Recruitments by gang members who are ex-convicts keep increasing in alarming numbers. Because the targets tend to be young middle-schoolers, police officials and youth counselors, such as Manheimer and Alejandro Vilchez, urge parents to keep computers in an open area so that Web sites can be easily monitored. The amount of Internet usage is also vital since teenagers have more chances of being persuaded to join gangs if they are on the internet for prolonged periods of time. Many teens end up posting comments in discussions and forums where heated gang arguments break out. Several of these online arguments move outside of cyberspace and into the real world. As a result, many gang shootings take place and leave rival gang members badly hurt or dead. It is important to prevent young teens from surfing the net more than necessary, so that teens will be unable to form any close relationships in these forums and chat rooms where gang members might potentially lurk.

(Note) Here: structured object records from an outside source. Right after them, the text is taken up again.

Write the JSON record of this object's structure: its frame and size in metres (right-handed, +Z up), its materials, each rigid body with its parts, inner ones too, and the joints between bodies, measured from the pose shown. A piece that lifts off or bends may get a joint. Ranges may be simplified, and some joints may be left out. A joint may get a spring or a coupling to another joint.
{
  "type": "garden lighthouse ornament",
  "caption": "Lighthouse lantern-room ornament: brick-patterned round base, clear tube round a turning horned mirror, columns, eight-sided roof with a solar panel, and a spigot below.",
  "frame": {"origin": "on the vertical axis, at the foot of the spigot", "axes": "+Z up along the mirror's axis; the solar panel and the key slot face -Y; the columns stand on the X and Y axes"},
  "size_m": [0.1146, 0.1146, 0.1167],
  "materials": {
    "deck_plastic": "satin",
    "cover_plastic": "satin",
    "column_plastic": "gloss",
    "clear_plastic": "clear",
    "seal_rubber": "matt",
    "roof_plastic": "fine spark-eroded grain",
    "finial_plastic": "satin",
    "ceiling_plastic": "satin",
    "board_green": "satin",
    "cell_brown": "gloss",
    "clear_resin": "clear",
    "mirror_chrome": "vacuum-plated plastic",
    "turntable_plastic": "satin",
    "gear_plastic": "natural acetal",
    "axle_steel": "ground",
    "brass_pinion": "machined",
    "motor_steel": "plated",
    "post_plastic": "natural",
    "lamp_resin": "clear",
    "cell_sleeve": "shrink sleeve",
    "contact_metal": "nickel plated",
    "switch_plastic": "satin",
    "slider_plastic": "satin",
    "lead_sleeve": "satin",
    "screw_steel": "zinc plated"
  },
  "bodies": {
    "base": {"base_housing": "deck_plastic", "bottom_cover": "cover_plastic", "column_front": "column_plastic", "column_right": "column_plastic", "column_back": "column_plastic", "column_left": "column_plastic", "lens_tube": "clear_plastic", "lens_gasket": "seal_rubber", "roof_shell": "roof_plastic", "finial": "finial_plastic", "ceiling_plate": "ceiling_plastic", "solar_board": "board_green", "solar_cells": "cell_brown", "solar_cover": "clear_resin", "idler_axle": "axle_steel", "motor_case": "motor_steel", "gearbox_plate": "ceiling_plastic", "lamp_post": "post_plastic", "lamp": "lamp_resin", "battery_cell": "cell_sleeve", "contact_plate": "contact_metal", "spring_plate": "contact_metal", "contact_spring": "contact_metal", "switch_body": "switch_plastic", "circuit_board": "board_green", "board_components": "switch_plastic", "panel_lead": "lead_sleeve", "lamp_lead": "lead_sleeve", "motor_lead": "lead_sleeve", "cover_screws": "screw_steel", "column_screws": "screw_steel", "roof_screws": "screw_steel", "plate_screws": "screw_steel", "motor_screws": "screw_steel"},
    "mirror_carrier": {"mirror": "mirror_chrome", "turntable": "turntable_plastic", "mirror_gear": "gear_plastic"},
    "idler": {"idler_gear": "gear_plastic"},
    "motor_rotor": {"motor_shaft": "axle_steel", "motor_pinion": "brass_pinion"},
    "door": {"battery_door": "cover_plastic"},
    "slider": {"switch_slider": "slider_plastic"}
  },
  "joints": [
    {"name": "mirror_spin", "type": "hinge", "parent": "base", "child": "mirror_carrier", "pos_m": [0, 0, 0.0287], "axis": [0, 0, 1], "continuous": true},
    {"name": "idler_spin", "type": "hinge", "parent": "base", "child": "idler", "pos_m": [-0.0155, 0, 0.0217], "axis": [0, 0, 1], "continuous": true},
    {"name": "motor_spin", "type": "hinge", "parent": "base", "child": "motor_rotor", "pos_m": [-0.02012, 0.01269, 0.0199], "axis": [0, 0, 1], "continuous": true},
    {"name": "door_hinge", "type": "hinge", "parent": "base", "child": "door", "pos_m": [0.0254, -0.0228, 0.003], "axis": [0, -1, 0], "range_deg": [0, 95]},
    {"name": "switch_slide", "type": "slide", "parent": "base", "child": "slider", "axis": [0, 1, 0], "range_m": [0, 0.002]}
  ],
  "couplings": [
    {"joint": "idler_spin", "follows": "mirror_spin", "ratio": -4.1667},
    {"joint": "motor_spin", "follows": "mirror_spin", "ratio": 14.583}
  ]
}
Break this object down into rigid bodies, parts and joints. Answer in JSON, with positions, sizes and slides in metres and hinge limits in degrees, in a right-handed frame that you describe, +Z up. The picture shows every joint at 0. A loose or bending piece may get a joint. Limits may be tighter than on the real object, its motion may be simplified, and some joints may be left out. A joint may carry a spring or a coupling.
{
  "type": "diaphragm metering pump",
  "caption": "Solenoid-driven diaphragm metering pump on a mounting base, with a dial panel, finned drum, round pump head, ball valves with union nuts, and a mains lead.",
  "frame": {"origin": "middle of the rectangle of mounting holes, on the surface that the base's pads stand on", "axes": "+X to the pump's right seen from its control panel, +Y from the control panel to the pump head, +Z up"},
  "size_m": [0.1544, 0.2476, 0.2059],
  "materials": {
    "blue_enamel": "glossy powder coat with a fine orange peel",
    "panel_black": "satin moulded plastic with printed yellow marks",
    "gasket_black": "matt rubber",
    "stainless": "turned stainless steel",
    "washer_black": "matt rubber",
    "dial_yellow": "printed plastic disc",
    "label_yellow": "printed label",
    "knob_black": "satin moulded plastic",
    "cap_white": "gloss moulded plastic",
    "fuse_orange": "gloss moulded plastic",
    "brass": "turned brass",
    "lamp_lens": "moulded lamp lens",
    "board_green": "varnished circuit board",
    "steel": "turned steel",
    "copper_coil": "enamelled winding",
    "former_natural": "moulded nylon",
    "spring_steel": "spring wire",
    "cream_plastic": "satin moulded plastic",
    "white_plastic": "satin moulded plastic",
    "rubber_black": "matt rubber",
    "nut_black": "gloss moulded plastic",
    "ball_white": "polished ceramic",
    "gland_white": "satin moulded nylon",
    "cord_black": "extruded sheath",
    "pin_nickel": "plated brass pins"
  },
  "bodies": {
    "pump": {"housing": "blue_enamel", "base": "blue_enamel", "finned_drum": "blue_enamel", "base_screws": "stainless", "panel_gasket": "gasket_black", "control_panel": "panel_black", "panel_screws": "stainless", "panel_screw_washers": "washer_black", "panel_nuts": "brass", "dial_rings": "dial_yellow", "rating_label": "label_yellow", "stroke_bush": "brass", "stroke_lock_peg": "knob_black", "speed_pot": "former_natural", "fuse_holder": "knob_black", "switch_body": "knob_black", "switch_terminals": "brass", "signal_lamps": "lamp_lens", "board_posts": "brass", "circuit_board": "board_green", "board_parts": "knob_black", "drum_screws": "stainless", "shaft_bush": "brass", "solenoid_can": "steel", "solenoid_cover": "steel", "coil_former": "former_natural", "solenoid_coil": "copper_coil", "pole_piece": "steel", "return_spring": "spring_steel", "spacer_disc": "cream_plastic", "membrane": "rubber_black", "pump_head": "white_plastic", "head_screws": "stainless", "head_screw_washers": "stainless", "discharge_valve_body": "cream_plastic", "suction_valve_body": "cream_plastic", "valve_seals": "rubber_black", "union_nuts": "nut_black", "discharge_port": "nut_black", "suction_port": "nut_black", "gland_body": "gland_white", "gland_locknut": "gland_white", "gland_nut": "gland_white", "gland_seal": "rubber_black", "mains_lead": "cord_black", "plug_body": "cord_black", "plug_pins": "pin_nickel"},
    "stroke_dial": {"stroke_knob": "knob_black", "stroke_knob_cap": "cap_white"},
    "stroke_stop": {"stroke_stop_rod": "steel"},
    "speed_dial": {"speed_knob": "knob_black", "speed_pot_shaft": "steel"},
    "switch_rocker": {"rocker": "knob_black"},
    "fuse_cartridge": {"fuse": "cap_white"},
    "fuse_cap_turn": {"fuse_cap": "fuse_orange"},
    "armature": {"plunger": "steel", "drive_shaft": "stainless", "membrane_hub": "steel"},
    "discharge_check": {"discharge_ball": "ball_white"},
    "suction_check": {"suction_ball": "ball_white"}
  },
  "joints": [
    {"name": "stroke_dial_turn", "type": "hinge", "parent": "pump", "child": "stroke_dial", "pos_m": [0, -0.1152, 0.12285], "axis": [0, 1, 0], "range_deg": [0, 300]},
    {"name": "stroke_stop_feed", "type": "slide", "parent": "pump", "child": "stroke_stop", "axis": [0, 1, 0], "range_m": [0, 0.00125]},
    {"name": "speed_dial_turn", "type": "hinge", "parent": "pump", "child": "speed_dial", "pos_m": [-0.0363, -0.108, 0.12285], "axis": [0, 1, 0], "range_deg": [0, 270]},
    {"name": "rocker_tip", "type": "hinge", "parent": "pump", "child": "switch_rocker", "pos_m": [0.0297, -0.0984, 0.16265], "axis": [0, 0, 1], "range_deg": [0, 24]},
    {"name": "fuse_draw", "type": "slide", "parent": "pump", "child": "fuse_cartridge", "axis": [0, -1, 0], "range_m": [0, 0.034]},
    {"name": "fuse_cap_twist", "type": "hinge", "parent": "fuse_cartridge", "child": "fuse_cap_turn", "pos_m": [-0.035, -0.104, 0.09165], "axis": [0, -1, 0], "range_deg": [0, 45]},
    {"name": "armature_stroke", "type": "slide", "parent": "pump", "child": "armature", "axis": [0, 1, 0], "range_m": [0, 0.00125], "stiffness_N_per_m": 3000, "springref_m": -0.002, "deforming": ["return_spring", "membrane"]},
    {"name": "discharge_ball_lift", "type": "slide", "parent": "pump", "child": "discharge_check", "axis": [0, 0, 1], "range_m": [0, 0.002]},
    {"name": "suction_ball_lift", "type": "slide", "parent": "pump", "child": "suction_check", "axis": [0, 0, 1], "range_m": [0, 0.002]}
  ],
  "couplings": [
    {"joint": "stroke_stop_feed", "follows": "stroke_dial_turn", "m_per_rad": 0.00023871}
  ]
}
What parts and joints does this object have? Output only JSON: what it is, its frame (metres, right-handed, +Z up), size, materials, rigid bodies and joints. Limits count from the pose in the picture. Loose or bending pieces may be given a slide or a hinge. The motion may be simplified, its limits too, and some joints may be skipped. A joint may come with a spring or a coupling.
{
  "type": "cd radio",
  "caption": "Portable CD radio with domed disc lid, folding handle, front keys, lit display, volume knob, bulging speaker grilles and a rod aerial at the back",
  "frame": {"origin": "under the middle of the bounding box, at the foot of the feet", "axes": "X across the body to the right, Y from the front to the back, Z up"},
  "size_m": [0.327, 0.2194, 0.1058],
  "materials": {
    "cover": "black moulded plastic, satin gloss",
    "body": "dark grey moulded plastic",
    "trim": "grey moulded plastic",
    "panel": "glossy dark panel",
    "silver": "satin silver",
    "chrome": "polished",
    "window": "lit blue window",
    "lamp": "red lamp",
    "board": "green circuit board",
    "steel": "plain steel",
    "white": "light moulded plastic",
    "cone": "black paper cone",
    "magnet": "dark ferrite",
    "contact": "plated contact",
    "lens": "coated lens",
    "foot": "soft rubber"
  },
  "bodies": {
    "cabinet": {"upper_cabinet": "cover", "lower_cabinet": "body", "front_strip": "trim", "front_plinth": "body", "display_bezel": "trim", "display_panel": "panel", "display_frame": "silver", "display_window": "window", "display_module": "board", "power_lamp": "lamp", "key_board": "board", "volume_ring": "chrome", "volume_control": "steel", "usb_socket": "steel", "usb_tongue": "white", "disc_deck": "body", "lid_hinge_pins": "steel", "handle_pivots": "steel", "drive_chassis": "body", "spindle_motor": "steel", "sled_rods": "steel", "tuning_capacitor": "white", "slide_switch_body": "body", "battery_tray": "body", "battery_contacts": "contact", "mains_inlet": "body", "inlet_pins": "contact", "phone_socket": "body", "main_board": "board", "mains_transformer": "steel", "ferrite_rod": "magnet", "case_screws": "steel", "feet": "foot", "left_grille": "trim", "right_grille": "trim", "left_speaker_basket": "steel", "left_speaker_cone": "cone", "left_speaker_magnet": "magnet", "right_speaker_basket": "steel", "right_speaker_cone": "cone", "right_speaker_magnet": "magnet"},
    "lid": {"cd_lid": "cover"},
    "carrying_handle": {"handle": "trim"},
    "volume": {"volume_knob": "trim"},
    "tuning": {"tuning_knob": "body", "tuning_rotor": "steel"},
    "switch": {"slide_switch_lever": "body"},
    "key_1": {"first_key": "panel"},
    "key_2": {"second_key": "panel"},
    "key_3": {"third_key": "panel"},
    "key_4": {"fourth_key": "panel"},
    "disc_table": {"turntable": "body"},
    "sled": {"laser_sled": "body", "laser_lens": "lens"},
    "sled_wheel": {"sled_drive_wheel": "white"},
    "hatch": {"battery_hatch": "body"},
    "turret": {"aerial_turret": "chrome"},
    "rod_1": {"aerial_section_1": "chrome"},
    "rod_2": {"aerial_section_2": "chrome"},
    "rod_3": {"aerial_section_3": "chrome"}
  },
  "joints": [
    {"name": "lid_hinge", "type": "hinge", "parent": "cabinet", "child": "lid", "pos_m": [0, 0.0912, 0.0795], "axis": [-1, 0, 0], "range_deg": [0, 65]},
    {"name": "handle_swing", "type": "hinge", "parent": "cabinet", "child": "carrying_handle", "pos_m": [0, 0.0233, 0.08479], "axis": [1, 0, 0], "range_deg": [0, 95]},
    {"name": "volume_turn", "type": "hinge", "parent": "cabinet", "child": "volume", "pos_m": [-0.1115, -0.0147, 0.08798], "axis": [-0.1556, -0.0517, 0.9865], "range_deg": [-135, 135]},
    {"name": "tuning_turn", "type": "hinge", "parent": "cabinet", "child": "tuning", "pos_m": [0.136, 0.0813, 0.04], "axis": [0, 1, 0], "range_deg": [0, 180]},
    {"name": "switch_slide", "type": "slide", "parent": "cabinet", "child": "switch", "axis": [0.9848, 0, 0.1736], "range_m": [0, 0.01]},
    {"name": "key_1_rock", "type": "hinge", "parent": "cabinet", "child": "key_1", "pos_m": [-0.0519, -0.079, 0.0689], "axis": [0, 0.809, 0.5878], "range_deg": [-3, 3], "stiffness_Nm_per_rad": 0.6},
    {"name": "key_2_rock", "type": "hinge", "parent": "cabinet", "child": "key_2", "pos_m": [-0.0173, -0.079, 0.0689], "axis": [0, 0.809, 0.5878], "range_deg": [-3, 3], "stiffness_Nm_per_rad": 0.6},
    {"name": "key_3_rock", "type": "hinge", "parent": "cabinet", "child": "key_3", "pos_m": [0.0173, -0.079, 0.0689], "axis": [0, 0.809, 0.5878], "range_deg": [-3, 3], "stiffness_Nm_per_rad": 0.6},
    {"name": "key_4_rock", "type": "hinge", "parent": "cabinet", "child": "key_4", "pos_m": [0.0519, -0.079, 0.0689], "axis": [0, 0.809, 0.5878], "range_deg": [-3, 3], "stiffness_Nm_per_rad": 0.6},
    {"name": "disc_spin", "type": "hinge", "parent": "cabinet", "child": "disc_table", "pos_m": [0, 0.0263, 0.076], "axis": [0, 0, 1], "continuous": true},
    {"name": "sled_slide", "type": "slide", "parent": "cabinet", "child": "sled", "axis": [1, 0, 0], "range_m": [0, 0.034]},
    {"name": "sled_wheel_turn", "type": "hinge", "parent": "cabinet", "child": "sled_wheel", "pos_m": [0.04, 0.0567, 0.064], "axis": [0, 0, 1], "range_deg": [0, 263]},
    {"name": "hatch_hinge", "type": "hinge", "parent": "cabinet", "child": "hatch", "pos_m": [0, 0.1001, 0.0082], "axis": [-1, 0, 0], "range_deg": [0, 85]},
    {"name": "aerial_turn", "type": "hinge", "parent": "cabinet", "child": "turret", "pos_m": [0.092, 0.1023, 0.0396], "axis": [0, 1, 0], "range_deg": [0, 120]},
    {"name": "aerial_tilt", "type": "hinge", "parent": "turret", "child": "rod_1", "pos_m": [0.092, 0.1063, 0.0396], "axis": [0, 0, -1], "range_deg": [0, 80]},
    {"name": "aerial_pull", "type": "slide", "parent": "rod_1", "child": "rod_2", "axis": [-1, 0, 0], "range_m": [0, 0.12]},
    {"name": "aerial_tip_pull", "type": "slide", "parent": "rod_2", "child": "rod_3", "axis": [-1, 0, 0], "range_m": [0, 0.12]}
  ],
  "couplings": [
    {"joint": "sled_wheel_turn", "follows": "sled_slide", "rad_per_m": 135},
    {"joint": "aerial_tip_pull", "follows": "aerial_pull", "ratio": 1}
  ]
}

Police departments in various cities across the United States are paying more attention in surveying these social network sites. George W. Knox, director of the National Gang Crime Research Center, trained hundreds of officials on how to obtain intelligence on gang territories, potential outbreaks and gang affiliations from Web sites. Knox states, “You have to be able to know their language.” Because gang members usually boast about their illegal-doings on MySpace and other sites, police officials can track these individuals and arrest them. With the ability to upload photos onto MySpace, police can identify individuals with particular graffiti artwork or hand signs that pertain to specific gangs.
While MySpace and YouTube are great social networks for communicating with old friends or uploading random videos of your misadventures, they can also help gang leaders further their campaign of violence by recruiting youth. However, officials and online organizations, such as, work to impede any more gang recruitments to lessen violence on the streets.